Turning data into information involves being able to make connections and inferences between disparate BITS of data, recognizing and analyzing emergent patterns.

Keep all of this in mind on the ride ahead…

Many years ago, the good folks at Mozilla (which, in the days before it became the organization which could build anything, was known as Netscape) had to make some choices about the data that lives inside a web browser. Roughly speaking, these choices are:

* How should we store it?
* What structure should we model it after?
* What interface (or metaphor) should it present to the (platform) rest of the world?

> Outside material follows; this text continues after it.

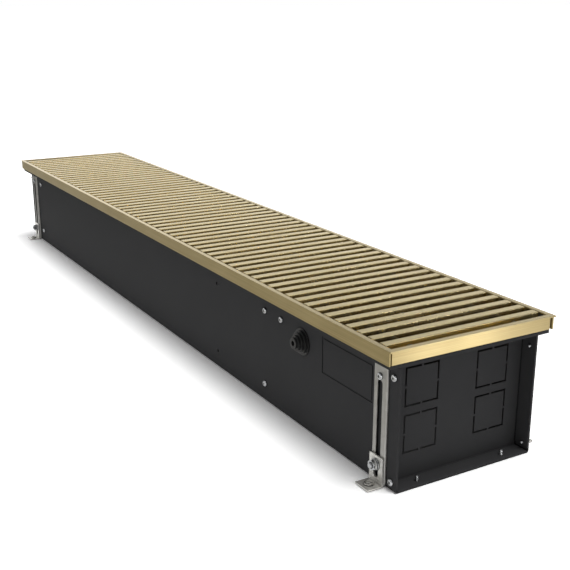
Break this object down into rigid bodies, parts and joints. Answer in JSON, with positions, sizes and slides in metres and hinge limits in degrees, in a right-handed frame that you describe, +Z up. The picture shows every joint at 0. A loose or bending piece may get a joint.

The structure they chose, was a directed graph. And the interface, RDF – a simple reflection of that graph. Finally, they chose to store it in a variety of ways – as XML files, in the general case, as HTML files in the case of bookmarks, as a hash map in memory, and, occasionally, in Mork.

The reasons for these decisions are, largely, lost in time. (Mork, especially, seems to be entirely lost as well – although I have the source code, I have no idea how it works or what it looks like internally. Fortunately, I don’t have to.) And many of today’s coders second-guess these choices, or reject them without review. But recently we have been faced with the same questions at Flock – what structure, what interface, and what storage mechanism? To talk about how we’ve answered that, let’s talk about the data again.

Flock is a browser about people. And when you talk about people and metadata in the same conversation, things can get very busy very very fast. “Jonnie wrote a new blog post.” “Sally commented on Jonnie’s blog post.” “Billy took a picture of Sally, and posted it on Flickr.” “Billy, Sally and Jonnie are now friends.”

One pattern immediately jumps out – lots of data. Lots of unique events. But very few unique ITEMS. A small number of people (hundreds, maybe thousands), doing a small number of things (friending, commenting, blogging, photoing), in a small number of ways. All of it, related to itself. Graph, anyone?

So mozilla’s structure seems like a good fit. Next we come to the interface. Ah, RDF. That great, evil, monstrosity. Kill it, bury it. Put it out of it’s misery. “It’s complicated,” they say. “It’s legacy, archaeic,” they whine. “What is it good for?”

And that’s a funny question. Because, really, if you do a quick google search for RDF -mozilla, you’ll find that the only major thing it’s been used for is… FOAF. Friends of a friend. People data. Huh.

Simple factors to recommend RDF:

1. Directed graph is a good fit for the data. RDF is a good semantic model of a directed graph.
2. RDF code is FAST.

Now, immediately folks will start taking issue with this. “Fast, you say?” “Look, it takes a full 3 SECONDS to write to disk!” “Look at how it hangs the browser when we’re trying to add things to the RDF!”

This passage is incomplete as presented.